Oh, and by the way, the national house price declines are much steeper than even reported in the Case-Shiller data which tends to lag. We could move on now to other truth-stretching examples in this post, but the fact a whopper was released without fact-checking in the first bullet point--well--that should make things pretty clear.




Gas prices were $1.61 in 2008. I'm not feeling the oil price tax cut.


Bad advice. Donuts are not healthy.


well said. Everyone is going crazy and have fear, instead they should worry about 2013.

neil wilson

"They also make money for free by borrowing from retail consumers at 0.2% (our checking account rates), and then lending to the Fed at 3% (or whatever the day’s T-bill rates are)."

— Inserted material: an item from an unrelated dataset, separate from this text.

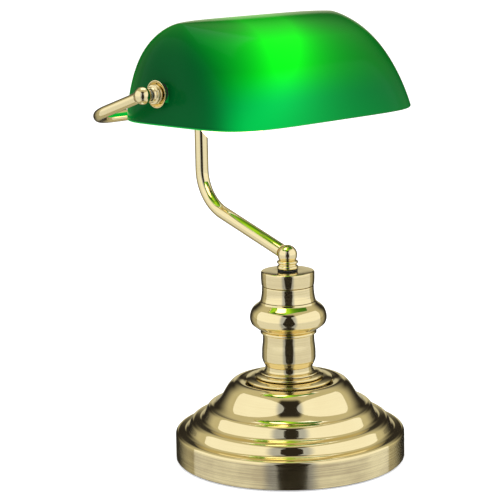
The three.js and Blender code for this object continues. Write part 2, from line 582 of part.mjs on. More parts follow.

I am clueless. The Fed is paying .25%. So you are off by a factor of 12.


how can these things recover the low population working? we haven't seen any sign of recovered employment. I don't know if our income is going to rise.
when we can take off these senses of crisis?

robyn ann goldstein

There used to be this joke about the difference between those who do and those who don't get the Ph.D. I just wonder if the same applies. It is time to come to terms with why the concern has been with jobs (working for others and not on one's own behalf) and thus consumption and not production (working for our selves). Has the iron cage of bureaucracy gone so far as to strip America of its greatest strength. Just remember- Weber thought of it as a "cloak." I once brought one to class, wore it over my left shoulder and tossed it off. There is no reason why in earth we cannot do the same. Get a grip!